A primary purpose of collateral estoppel in the patent context is the final and uniform resolution of validity issues. In Miken Composites, L.L.C. v. Wilson Sporting Goods Co. , the court "note[d] that the claim construction affirmed in this case is fully consistent with the interpretation given to the same limitation" in prior litigation, and that doing otherwise "would run counter to the Supreme Court's guidance *1373on stare decisis in Markman ." 515 F.3d 1331, 1338 n.* (Fed. Cir. 2008) ; see also Key Pharm. v. Hercon Labs. Corp., 161 F.3d 709, 716 (Fed. Cir. 1998) ("We do not take our task lightly in this regard, as we recognize the national stare decisis effect that this court's decisions on claim construction have.").
A purpose of the AIA is to save time and cost, not to double it. The judicial obligation is to implement the statutory purpose. Guided by the Court, both mutual and non-mutual collateral estoppel must be considered. Thus I do not join my colleagues' implicit holding that the PTAB is not bound by the final Federal Circuit decision in MEMS Technology , on the same term of the same claims of the same patent. Where no cogent reason to reject the prior construction of a claim term is presented, no deviation should be permitted. See Markman , 517 U.S. at 390-91, 116 S.Ct. 1384 (recognizing the need for "uniformity in the treatment of a given patent").
In MEMS Technology the Federal Circuit, on appeal of an ITC determination, construed the term "package" in the claimed microelectromechanical system as "a self-contained unit that has two levels of connection, to the device and to a circuit (or other system)," 447 Fed.Appx. at 159, reasoning that "[t]he requirement that the components listed in the claim body come together to form a mountable package is [ ] an important characteristic of the claimed invention." Id. at 154 (internal quotation marks omitted). The PTAB here adopted a somewhat different construction of "package," as "requir[ing] a second-level mechanical and electrical connection," but "need not possess a second-level connection to a printed circuit board that is made specifically by either through-hole mounting or surface mounting. Rather, a package may be connected to an external component such as a wiring board or printed circuit board by any electromechanical means." PTAB Op. *9, *12. The difference between these constructions may not appear to be large, but the PTAB's construction sufficed to hold claims 1-4 invalid on the ground of anticipation whereas the Federal Circuit's construction sustained validity on the ground of anticipation.
The panel majority holds that the PTAB "properly construed the claim term 'package,' " and does not discuss whether the PTAB is required to follow the prior Federal Circuit construction. Maj. Op. 1356. Judicial finality is not so easily cast aside. On the position that collateral estoppel does not arise in patent cases, neither the patentee nor the public can rely on judicial determination of an issue that might later be taken to the PTAB. This court should recognize the significant legal and economic consequences of conflict between judicial ruling and agency decision, in which patent life and investment resources are consumed in duplicate litigation, with no reliable finality.
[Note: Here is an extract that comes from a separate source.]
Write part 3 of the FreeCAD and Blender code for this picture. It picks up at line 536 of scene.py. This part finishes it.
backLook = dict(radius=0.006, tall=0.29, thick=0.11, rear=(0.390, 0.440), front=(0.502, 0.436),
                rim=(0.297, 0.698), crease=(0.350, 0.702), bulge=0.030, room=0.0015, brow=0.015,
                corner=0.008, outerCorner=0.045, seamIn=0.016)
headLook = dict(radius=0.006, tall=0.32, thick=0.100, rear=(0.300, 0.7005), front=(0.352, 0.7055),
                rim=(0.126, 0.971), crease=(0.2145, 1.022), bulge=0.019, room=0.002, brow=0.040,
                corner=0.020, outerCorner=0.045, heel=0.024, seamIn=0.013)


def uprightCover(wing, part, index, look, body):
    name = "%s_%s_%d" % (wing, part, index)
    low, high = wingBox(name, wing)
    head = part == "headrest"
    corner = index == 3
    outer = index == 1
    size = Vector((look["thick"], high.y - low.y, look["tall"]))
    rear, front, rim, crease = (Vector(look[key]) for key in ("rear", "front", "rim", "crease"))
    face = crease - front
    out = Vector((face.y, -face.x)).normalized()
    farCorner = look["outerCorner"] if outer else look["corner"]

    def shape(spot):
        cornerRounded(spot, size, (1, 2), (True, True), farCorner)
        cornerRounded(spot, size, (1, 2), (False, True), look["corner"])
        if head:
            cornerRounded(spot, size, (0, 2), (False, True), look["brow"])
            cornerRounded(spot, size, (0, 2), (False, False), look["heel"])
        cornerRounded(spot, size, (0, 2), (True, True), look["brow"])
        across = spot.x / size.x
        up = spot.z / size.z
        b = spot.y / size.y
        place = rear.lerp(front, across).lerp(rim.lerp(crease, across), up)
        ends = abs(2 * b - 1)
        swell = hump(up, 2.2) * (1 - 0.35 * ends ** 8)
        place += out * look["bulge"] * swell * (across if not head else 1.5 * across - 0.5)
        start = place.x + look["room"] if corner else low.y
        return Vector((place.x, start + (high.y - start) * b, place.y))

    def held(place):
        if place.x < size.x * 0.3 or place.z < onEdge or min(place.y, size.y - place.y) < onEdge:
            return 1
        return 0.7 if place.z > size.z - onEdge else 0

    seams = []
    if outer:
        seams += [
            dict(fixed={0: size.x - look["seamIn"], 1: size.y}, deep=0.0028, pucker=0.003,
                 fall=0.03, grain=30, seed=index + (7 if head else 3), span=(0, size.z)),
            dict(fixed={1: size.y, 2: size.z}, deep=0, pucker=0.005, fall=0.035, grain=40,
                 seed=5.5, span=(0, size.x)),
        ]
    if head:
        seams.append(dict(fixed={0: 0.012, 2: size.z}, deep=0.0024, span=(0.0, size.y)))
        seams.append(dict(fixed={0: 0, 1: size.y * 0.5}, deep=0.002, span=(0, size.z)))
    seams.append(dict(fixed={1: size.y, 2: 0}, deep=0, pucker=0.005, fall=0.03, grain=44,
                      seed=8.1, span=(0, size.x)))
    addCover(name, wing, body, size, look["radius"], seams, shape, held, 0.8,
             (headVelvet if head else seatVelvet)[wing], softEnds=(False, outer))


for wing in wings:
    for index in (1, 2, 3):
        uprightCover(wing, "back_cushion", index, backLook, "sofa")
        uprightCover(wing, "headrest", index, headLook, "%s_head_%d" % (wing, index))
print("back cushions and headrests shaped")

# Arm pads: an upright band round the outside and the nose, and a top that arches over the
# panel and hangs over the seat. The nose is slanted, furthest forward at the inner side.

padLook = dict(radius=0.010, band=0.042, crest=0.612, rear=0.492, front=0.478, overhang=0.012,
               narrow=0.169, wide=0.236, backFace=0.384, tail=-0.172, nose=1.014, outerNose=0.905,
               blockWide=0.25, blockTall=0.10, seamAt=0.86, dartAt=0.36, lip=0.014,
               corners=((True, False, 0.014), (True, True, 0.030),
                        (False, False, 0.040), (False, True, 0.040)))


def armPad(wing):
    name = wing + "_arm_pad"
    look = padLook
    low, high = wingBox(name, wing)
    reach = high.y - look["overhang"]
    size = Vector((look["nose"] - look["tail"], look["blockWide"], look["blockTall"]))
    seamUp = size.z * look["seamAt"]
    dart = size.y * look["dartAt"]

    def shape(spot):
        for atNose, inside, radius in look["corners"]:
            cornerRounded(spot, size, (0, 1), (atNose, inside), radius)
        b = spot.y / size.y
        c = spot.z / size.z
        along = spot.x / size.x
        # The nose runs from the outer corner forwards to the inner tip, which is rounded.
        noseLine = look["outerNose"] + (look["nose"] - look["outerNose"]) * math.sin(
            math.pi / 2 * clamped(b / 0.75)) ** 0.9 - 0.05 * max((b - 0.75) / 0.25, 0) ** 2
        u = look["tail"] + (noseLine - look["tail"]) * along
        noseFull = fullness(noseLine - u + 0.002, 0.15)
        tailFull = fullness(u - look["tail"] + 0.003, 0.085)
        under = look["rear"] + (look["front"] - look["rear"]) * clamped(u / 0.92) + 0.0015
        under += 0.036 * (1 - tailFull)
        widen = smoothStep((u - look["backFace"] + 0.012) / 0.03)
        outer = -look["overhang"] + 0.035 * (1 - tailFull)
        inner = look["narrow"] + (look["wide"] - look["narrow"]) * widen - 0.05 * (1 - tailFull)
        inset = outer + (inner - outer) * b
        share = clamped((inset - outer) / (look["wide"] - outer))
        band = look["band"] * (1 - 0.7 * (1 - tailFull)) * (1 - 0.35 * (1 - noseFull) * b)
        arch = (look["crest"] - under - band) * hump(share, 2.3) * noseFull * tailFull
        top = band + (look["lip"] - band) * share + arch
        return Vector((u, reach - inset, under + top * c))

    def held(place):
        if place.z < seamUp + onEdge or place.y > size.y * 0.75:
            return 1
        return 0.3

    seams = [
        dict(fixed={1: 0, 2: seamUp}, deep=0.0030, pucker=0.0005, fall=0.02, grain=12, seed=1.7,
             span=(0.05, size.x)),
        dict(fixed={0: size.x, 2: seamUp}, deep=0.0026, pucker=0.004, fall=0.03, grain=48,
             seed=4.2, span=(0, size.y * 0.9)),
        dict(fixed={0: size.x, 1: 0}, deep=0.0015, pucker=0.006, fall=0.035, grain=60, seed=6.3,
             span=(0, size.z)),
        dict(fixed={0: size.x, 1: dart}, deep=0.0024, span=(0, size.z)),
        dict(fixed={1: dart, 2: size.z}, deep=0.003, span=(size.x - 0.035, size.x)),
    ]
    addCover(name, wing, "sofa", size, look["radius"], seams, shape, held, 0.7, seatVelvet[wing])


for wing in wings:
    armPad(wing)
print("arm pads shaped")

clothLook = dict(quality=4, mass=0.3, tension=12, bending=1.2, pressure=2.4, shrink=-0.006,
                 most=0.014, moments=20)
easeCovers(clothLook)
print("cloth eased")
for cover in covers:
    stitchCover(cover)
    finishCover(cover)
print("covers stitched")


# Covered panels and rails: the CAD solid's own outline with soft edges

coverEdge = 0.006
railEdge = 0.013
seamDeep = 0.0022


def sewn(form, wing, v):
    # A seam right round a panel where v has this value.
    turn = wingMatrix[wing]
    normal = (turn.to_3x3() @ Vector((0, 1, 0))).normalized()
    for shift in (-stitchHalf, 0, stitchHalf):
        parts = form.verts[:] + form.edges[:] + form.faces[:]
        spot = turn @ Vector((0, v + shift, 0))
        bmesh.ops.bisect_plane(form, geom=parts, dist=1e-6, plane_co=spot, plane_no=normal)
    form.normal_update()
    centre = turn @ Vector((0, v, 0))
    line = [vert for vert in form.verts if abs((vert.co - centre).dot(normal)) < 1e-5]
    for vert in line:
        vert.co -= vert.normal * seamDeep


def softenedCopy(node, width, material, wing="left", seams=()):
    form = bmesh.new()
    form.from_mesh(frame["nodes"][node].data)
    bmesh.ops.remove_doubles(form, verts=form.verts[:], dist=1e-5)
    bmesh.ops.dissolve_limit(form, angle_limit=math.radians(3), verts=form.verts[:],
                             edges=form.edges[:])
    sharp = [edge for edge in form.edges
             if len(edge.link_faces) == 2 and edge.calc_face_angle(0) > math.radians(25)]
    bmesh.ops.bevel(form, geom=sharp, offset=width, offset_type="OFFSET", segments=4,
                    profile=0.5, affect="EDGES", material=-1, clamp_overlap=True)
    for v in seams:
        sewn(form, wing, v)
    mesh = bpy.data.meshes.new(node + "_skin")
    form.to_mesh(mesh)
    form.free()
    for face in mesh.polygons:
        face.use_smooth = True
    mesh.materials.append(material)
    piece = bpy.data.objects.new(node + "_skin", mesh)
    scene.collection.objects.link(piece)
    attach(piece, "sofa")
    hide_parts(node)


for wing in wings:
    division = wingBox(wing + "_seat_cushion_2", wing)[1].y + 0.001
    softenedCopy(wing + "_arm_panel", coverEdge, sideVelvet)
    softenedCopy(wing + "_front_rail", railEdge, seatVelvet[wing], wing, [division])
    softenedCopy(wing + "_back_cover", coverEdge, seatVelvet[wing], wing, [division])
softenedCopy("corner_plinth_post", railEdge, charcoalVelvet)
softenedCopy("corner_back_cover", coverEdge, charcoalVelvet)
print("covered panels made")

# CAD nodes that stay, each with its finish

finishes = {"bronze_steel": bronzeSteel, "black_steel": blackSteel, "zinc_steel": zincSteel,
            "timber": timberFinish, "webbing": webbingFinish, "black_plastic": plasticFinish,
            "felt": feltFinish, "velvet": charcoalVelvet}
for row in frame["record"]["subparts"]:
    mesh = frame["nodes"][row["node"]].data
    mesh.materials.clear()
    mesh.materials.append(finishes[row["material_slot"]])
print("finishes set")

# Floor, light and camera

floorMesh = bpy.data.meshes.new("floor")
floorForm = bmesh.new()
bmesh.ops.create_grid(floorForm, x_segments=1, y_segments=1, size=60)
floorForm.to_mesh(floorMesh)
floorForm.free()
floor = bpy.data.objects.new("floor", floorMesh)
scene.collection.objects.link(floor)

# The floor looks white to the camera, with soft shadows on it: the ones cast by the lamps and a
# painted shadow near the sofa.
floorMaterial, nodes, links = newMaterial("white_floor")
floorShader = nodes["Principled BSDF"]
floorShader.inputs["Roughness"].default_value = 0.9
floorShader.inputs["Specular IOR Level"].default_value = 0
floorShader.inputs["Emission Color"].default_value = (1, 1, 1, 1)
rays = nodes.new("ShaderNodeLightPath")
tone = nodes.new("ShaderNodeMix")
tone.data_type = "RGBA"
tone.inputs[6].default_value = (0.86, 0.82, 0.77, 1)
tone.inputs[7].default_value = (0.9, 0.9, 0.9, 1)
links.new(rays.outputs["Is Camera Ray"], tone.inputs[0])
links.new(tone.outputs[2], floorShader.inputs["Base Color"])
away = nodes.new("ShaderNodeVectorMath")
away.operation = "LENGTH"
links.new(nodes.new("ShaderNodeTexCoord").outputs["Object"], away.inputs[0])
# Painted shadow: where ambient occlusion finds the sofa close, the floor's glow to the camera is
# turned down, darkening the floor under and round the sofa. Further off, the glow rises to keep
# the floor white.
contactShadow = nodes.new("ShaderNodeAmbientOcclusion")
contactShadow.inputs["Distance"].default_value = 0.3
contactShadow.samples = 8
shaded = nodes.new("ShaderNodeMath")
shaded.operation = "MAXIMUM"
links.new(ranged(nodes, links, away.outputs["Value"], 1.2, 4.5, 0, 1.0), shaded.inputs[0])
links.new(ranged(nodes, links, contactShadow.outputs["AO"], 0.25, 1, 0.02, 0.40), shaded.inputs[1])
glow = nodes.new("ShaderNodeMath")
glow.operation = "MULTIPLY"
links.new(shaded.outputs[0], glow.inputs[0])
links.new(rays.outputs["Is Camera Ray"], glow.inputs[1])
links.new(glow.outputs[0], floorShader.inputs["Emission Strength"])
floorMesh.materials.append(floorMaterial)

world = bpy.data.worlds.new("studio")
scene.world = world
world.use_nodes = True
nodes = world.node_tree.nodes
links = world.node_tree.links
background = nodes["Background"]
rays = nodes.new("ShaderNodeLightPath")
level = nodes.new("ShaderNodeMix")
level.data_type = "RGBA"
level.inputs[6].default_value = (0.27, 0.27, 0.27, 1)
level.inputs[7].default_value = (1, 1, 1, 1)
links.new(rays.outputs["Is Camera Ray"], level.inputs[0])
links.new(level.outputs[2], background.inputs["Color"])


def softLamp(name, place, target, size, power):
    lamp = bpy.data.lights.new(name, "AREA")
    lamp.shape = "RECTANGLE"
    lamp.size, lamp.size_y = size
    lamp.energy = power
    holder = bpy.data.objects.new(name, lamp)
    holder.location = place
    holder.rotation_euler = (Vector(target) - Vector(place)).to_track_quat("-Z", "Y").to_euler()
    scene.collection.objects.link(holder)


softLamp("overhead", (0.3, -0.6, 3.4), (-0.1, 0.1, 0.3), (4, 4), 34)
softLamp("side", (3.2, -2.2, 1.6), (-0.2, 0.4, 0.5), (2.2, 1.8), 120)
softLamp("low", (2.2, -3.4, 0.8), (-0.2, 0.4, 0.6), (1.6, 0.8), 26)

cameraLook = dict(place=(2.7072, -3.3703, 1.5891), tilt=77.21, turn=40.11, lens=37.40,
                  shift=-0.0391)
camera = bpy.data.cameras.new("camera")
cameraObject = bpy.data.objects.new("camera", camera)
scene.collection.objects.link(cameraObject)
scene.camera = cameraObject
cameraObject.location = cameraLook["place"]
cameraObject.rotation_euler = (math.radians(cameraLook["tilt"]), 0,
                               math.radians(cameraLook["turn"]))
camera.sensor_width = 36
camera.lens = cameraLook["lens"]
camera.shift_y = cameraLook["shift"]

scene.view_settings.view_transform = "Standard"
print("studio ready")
The America Invents Act created a unique balance of administrative process and judicial determination, in service to the public benefit of technologic advance. Achieving the optimum balance is critical. The issue of preclusion flagged herein warrants resolution.
Cirrus Logic Inc. v. Knowles Elecs. LLC , No. 15-4342, 2015 WL 5272691 (P.T.A.B. Sept. 8, 2015) ("PTAB Op."); Cirrus Logic Inc. v. Knowles Elecs. LLC , No. 15-4342, 2016 WL 1378707 (P.T.A.B. Apr. 5, 2016) ("PTAB Rehearing Op.").